- Task directions -
Both end lines count: copy exactly from the line that contains "connector_back_shell();" to the line that contains "# ---------- camera", and only those lines.

- Recorded data -

***

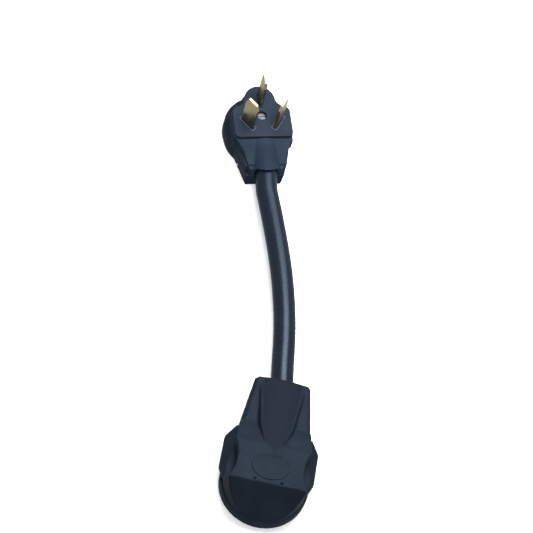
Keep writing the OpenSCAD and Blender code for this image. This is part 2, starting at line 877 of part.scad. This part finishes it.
module plug_back_cover() {
    color(shell_color) in_plug() difference() {
        union() {
            difference() {
                cover_shape();
                translate([0, 0, cover_floor]) linear_extrude(cover_h) intersection() {
                    union() {
                        cover_round(plug_wall);
                        neck_plan(plug_wall + 1.8, cover_neck_y + 4);
                    }
                    union() {
                        face_plan(1 - plug_wall);
                        ramp_plan(plug_wall - 1, plug_neck_y + 1.5);
                    }
                }
            }
            translate([0, center_screw_y, 0]) cylinder(r = 5.2, h = 5);
            translate([0, center_screw_y, 0]) cylinder(r = center_boss_r, h = cover_h);
            for (s = cover_screws) translate([s[0], s[1], 0]) cylinder(r = post_r, h = cover_h);
        }
        finger_grooves();
        cord_bore_plug();
        translate([0, center_screw_y, -1]) cylinder(r = nut_r + 0.1, h = nut_t + 1.3, $fn = 6);
        translate([0, center_screw_y, -1]) cylinder(r = center_shank_r + 0.15, h = 40);
        for (s = cover_screws) {
            translate([s[0], s[1], -1]) cylinder(r = screw_seat_r, h = 5);
            translate([s[0], s[1], -1]) cylinder(r = screw_hole_r, h = 40);
        }
    }
}

// a flat blade whose sides run in towards the tip
module blade_outline(foot) {
    tip = face_h + blade_l;
    polygon([
        [-blade_w / 2, foot], [blade_w / 2, foot], [blade_w / 2, tip - tip_cut_h],
        [blade_w / 2 - tip_cut_w, tip], [-blade_w / 2 + tip_cut_w, tip],
        [-blade_w / 2, tip - tip_cut_h]
    ]);
}

module line_blade(which) {
    color(brass_color) in_plug() blade_place(which)
        rotate([90, 0, 90]) translate([0, 0, -blade_t / 2])
            linear_extrude(blade_t) blade_outline(line_blade_foot);
}

module neutral_blade() {
    color(brass_color) in_plug() blade_place("neutral")
        rotate([90, 0, 90]) translate([0, 0, -blade_t / 2]) linear_extrude(blade_t) union() {
            blade_outline(line_blade_foot);
            translate([-blade_w / 2, neutral_blade_foot])
                square([neutral_tail_w, line_blade_foot - neutral_blade_foot + 1]);
        }
}

module plug_lug_at(which) {
    if (which == "neutral")
        translate([blade_t / 2 + 3.75, 15.6, plug_neutral_lug_z]) children();
    else
        blade_place(which) translate([
            (which == "left" ? -1 : 1) * (blade_t / 2 + plug_lug_w / 2),
            plug_line_lug_slide, plug_line_lug_z
        ]) children();
}

module plug_wire_lugs() {
    color(steel_color) in_plug() {
        for (which = ["left", "right"])
            plug_lug_at(which) lug(plug_lug_w, plug_lug_l, plug_lug_h, -1);
        plug_lug_at("neutral") lug(7.5, plug_lug_l, 6.5, -1);
    }
}

module plug_lug_screws() {
    grip = copper_r + 0.1;
    color(steel_color) in_plug() {
        for (which = ["left", "right"]) plug_lug_at(which) translate([0, 0, -grip]) rotate([180, 0, 0])
            screw(plug_lug_h / 2 - grip, lug_screw_r, lug_head_r, lug_head_t);
        plug_lug_at("neutral") translate([0, 0, -grip]) rotate([180, 0, 0])
            screw(3.25 - grip, lug_screw_r, lug_head_r, lug_head_t);
    }
}

module plug_center_screw() {
    color(steel_color) in_plug() translate([0, center_screw_y, 1])
        screw(22.4, center_shank_r, center_head_r, 2);
}

module plug_hex_nut() {
    color(brass_color) in_plug() translate([0, center_screw_y, 0.2]) difference() {
        cylinder(r = nut_r, h = nut_t, $fn = 6);
        translate([0, 0, -1]) cylinder(r = center_shank_r + 0.02, h = 5);
    }
}

module plug_cover_screws() {
    head_seat = 4;
    color(steel_color) in_plug() for (s = cover_screws)
        translate([s[0], s[1], cover_screw_top]) rotate([180, 0, 0])
            screw(cover_screw_top - head_seat, screw_r - 0.05);
}

module plug_strain_collar() {
    color(steel_color) in_plug() translate([0, -23.6, plug_cord_z])
        strain_collar(9.2, jacket_r + 0.05, 6);
}

connector_back_shell();
connector_front_shell();
connector_badge();
socket_face_plate();
contact_carrier();
blade_contact(-line_pitch / 2, 0);  // line_contact_left
blade_contact(line_pitch / 2, 0);  // line_contact_right
neutral_blade_contact();  // neutral_contact
ground_contact();
neutral_bond_bar();
connector_wire_lugs();
connector_lug_screws();
connector_face_screw();
connector_shell_screws();
connector_strain_collar();
cord_jacket();
insulation(black_path, [0.05, 0.05, 0.05]);  // black_insulation
insulation(red_path, [0.6, 0.06, 0.05]);  // red_insulation
insulation(white_path, [0.85, 0.85, 0.82]);  // white_insulation
copper(black_path, line_tail, plug_line_tail(-1));  // black_copper
copper(red_path, line_tail, plug_line_tail(1));  // red_copper
copper(white_path, neutral_tail, plug_neutral_tail);  // white_copper
plug_face_plate();
plug_body();
plug_back_cover();
line_blade("left");  // line_blade_left
line_blade("right");  // line_blade_right
neutral_blade();
plug_wire_lugs();
plug_lug_screws();
plug_center_screw();
plug_hex_nut();
plug_cover_screws();
plug_strain_collar();
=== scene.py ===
import math

import bmesh
import bpy
from mathutils import Matrix, Vector


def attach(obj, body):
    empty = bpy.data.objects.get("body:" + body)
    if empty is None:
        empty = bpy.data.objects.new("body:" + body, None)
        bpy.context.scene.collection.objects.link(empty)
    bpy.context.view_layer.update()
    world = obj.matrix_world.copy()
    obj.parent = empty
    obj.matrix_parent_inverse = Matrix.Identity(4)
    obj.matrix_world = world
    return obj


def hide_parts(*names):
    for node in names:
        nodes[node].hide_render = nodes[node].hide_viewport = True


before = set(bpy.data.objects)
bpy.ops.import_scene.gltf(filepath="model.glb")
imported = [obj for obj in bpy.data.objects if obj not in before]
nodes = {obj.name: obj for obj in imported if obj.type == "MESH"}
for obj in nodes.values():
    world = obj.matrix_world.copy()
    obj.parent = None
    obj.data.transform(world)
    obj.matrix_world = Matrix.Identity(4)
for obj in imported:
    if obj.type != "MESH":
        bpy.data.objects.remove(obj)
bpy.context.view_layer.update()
scene = bpy.context.scene
MM = 0.001


# ---------- camera ----------

CAMERA_ELEVATION = 58.65
CAMERA_AZIMUTH = 7.05
CAMERA_ROLL = 18.47
CAMERA_DISTANCE = 1.702
CAMERA_TARGET = Vector((-0.0245, 0.1573, 0.015))
CAMERA_LENS = 167.9


def make_camera():
    """A long lens seen from the connector's end, turned so that the plug stands at the top."""
    e, a, r = (math.radians(v) for v in (CAMERA_ELEVATION, CAMERA_AZIMUTH, CAMERA_ROLL))
    forward = Vector((math.sin(a) * math.cos(e), math.cos(a) * math.cos(e), -math.sin(e)))
    level = forward.cross(Vector((0, 0, 1))).normalized()
    upright = level.cross(forward)
    right = level * math.cos(r) + upright * math.sin(r)
    up = upright * math.cos(r) - level * math.sin(r)
    data = bpy.data.cameras.new("camera")
    data.lens = CAMERA_LENS
    data.sensor_width = 36
    data.clip_start, data.clip_end = 0.05, 20
    camera = bpy.data.objects.new("camera", data)
    scene.collection.objects.link(camera)
    turn = Matrix((right, up, -forward)).transposed()
    camera.matrix_world = Matrix.Translation(CAMERA_TARGET - forward * CAMERA_DISTANCE) @ turn.to_4x4()
    scene.camera = camera


make_camera()


# ---------- materials ----------

# noise scales, in cycles per metre: cloudy colour, fine specks, gentle waves of a moulded wall
CLOUDS = 55
SPECKS = 420
WAVES = 35
WAVE_STRENGTH = 0.15
WAVE_DEPTH = 0.0004
# noise scale of tarnish on metal, and the depth of its scratches in metres
TARNISH = 90
SCRATCH_STRENGTH = 0.25
SCRATCH_DEPTH = 0.00008
# a noise's values lie mostly between these two
NOISE_LOW = 0.3
NOISE_HIGH = 0.7
# how convex an edge is where wear starts and where it is full
WEAR_START = 0.52
WEAR_FULL = 0.6
PLASTIC_SHEEN = (0.62, 0.8, 1.0, 1)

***

- Expected answer -
connector_back_shell();
connector_front_shell();
connector_badge();
socket_face_plate();
contact_carrier();
blade_contact(-line_pitch / 2, 0);  // line_contact_left
blade_contact(line_pitch / 2, 0);  // line_contact_right
neutral_blade_contact();  // neutral_contact
ground_contact();
neutral_bond_bar();
connector_wire_lugs();
connector_lug_screws();
connector_face_screw();
connector_shell_screws();
connector_strain_collar();
cord_jacket();
insulation(black_path, [0.05, 0.05, 0.05]);  // black_insulation
insulation(red_path, [0.6, 0.06, 0.05]);  // red_insulation
insulation(white_path, [0.85, 0.85, 0.82]);  // white_insulation
copper(black_path, line_tail, plug_line_tail(-1));  // black_copper
copper(red_path, line_tail, plug_line_tail(1));  // red_copper
copper(white_path, neutral_tail, plug_neutral_tail);  // white_copper
plug_face_plate();
plug_body();
plug_back_cover();
line_blade("left");  // line_blade_left
line_blade("right");  // line_blade_right
neutral_blade();
plug_wire_lugs();
plug_lug_screws();
plug_center_screw();
plug_hex_nut();
plug_cover_screws();
plug_strain_collar();
=== scene.py ===
import math

import bmesh
import bpy
from mathutils import Matrix, Vector


def attach(obj, body):
    empty = bpy.data.objects.get("body:" + body)
    if empty is None:
        empty = bpy.data.objects.new("body:" + body, None)
        bpy.context.scene.collection.objects.link(empty)
    bpy.context.view_layer.update()
    world = obj.matrix_world.copy()
    obj.parent = empty
    obj.matrix_parent_inverse = Matrix.Identity(4)
    obj.matrix_world = world
    return obj


def hide_parts(*names):
    for node in names:
        nodes[node].hide_render = nodes[node].hide_viewport = True


before = set(bpy.data.objects)
bpy.ops.import_scene.gltf(filepath="model.glb")
imported = [obj for obj in bpy.data.objects if obj not in before]
nodes = {obj.name: obj for obj in imported if obj.type == "MESH"}
for obj in nodes.values():
    world = obj.matrix_world.copy()
    obj.parent = None
    obj.data.transform(world)
    obj.matrix_world = Matrix.Identity(4)
for obj in imported:
    if obj.type != "MESH":
        bpy.data.objects.remove(obj)
bpy.context.view_layer.update()
scene = bpy.context.scene
MM = 0.001


# ---------- camera ----------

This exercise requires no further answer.